* **Request**
Can you write out all of the material below, word for word?

* **Collected data**
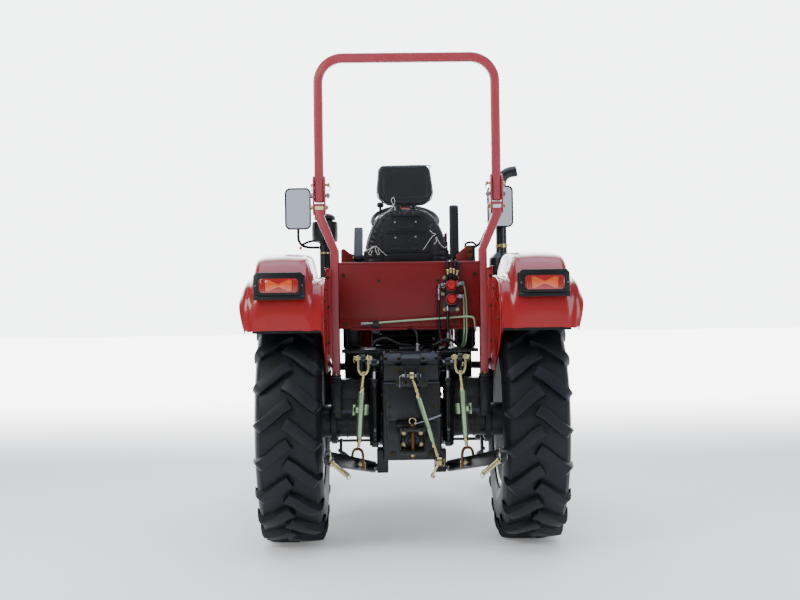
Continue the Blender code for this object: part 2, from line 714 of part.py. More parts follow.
back = prism("Y", [(x + SEAT_X, z) for x, z in back_line], 0.030, 0.125 - GAP)
part("seat_back", sheared(back, 1, 2, BACK_LEAN, BZ), VINYL)
ARM_PIVOT = (0.055, BZ + 0.20)
for letter, side, lift in (("L", -1, 38), ("R", 1, 86)):
    tip = (ARM_PIVOT[0] + 0.27 * math.cos(math.radians(lift)), ARM_PIVOT[1] + 0.27 * math.sin(math.radians(lift)))
    arm = prism("X", capsule(ARM_PIVOT, tip, 0.026, 0.022, 5), 0.2395, 0.293)
    boss = rod("X", ARM_PIVOT, 0.018, 0.232 + RUN, 0.25, 12)
    moved = [turned(sided(s, side), Matrix.Translation((SEAT_X, 0, 0))) for s in (arm, boss)]
    part(f"armrest_{letter}", moved[0], VINYL, add=moved[1:])

# ---- dash, steering wheel ----------------------------------------------------------------
AXIS = Vector((0.0, -math.sin(STEER_TILT), math.cos(STEER_TILT)))
TOP = Vector(STEER_C)
DASH_Y1 = 0.980
dash = prism(
    "X",
    [
        (DASH_Y1, FLOOR_Z + 0.02 + GAP), (DASH_Y1, HINGE_Z + 0.01), (0.94, HINGE_Z + 0.02), (0.82, HINGE_Z - 0.02),
        (0.80, HINGE_Z - 0.09), (0.87, HINGE_Z - 0.22), (0.87, FLOOR_Z + 0.02 + GAP),
    ],
    -0.205, 0.205,
)
column_foot = TOP - AXIS * 0.30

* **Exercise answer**
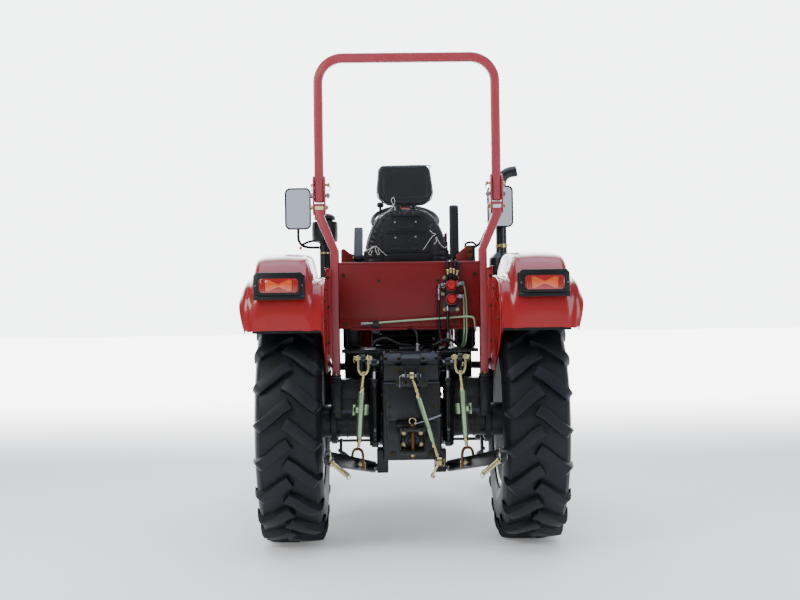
Continue the Blender code for this object: part 2, from line 714 of part.py. More parts follow.
back = prism("Y", [(x + SEAT_X, z) for x, z in back_line], 0.030, 0.125 - GAP)
part("seat_back", sheared(back, 1, 2, BACK_LEAN, BZ), VINYL)
ARM_PIVOT = (0.055, BZ + 0.20)
for letter, side, lift in (("L", -1, 38), ("R", 1, 86)):
    tip = (ARM_PIVOT[0] + 0.27 * math.cos(math.radians(lift)), ARM_PIVOT[1] + 0.27 * math.sin(math.radians(lift)))
    arm = prism("X", capsule(ARM_PIVOT, tip, 0.026, 0.022, 5), 0.2395, 0.293)
    boss = rod("X", ARM_PIVOT, 0.018, 0.232 + RUN, 0.25, 12)
    moved = [turned(sided(s, side), Matrix.Translation((SEAT_X, 0, 0))) for s in (arm, boss)]
    part(f"armrest_{letter}", moved[0], VINYL, add=moved[1:])

# ---- dash, steering wheel ----------------------------------------------------------------
AXIS = Vector((0.0, -math.sin(STEER_TILT), math.cos(STEER_TILT)))
TOP = Vector(STEER_C)
DASH_Y1 = 0.980
dash = prism(
    "X",
    [
        (DASH_Y1, FLOOR_Z + 0.02 + GAP), (DASH_Y1, HINGE_Z + 0.01), (0.94, HINGE_Z + 0.02), (0.82, HINGE_Z - 0.02),
        (0.80, HINGE_Z - 0.09), (0.87, HINGE_Z - 0.22), (0.87, FLOOR_Z + 0.02 + GAP),
    ],
    -0.205, 0.205,
)
column_foot = TOP - AXIS * 0.30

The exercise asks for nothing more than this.